Letting go was easy when none of our children moved more than a few hours away from home. Joe and Chelle have spent the past five years literally living in our back yard. I came home almost every evening to find their little girls in my kitchen waiting for a snack. Joe's prophetic picture had come true. Our kids really were our best friends, and watching a couple of them move across the country was pretty hard to take.



When I was contemplating the change one night, I said to my husband, "What am I going to do when those little girls don't drop in every night anymore?" 

He didn't even look up when he answered. "Write."

And so I shall. The arrow who is our only son among three daughters has flown straight and strong. We are bursting with pride and planning our next vacation in the wild west. In the meantime, I'm savoring the silent nights. And, if you will please excuse me now, I have a novel to tweak.

Wednesday, March 18, 2009

Alternate Endings

When I was fifteen, a boy broke my heart. If this were not my first ever blog post, I would now insert a little, blue link to an entry called Death to Dating. But I'll spare you my philosophy on that for now. I mourned my loss for an appropriate length of time. Then I discovered an amazing balm. I rewrote the story. I sat down one teary afternoon with a yellow legal pad and a black Bic pen, and I turned the whole saga into my first piece of fiction, wherein the girl gets the guy and he ultimately gives her the world.

And, thus, I became a writer. Writing is dangerous business. If I spout off some craziness in my own living room, or even shout it on a city block, few people will be bothered. They will soon forget what I said, if they even heard it in the first place. If I write something I later regret, I can never take it back. Years later people can say, "Oh yeah. You are that lady who thought..." (Just fill in the blank. I'm not taking any risks today.)

So, I enter Blog World with some trepidation.
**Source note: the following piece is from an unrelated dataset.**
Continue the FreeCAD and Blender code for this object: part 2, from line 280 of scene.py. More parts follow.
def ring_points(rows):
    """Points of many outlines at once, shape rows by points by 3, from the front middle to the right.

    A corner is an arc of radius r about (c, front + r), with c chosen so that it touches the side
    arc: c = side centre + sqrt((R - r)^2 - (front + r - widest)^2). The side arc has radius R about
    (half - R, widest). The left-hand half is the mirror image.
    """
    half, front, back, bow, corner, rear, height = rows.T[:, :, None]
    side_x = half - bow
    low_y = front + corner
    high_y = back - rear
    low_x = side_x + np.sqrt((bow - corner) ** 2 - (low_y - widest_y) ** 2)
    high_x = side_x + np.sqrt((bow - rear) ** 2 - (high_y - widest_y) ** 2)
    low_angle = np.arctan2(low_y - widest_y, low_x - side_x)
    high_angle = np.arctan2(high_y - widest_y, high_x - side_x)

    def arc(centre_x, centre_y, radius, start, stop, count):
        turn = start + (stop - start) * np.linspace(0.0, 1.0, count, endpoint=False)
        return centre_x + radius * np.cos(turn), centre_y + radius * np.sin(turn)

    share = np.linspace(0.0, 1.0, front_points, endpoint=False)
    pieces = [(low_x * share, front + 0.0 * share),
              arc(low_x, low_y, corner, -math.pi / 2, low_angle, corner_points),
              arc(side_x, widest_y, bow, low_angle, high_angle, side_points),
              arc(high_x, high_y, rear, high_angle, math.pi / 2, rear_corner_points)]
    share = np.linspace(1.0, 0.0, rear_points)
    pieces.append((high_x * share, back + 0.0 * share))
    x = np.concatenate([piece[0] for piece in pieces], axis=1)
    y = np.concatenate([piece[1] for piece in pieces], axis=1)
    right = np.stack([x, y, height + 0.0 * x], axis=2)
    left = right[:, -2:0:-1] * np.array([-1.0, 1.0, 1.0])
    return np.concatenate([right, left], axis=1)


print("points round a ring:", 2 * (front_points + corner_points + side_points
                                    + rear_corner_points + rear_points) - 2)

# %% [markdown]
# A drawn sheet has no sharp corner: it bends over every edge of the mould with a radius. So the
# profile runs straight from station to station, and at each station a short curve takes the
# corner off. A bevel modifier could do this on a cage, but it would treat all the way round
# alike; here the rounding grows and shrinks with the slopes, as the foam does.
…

I've enjoyed my identity as Occasional Commentator on several other blogs. Authorship brings a whole other realm of responsibility. I'll do my best to add something useful and positive to the cyber-conversations. If you stop by again, you will learn I'm a generally positive person. I'm a direct descendent of The Nicest Lady in the World, also known as my mother, and I generally believe in happy endings whether I write them or not.

According to Thoreau, it is vain "to sit down to write when you have not stood up to live." That makes sense to me. Unfortunately, some people have lived truly terrible lives and have then sat down to write dark, despairing stories as a result. For some reason, those stories are often counted as great literature while stories about honor, purity, and right living are considered less important or even frivolous. As I enjoy my sixth decade on this lovely, little planet, I find I prefer the latter. Maybe I'm simply naive or too simplistic in my worldview. But I prefer to drink from the glass half-full.

I probably tend toward this view because my own life has gone this way. Despite the foolishness of my own heart, God has captured me. I've still had my share of heartaches along the way, but together with my husband, our children, our grandchildren, and a host of family members and friends I am caught up in what author Ernest Gentile calls The Magnificent Obsession of knowing God through His Son, Jesus Christ. And this is the true source of my tendency toward happy endings. As my husband likes to point out, "I've read the end of the Book. We win."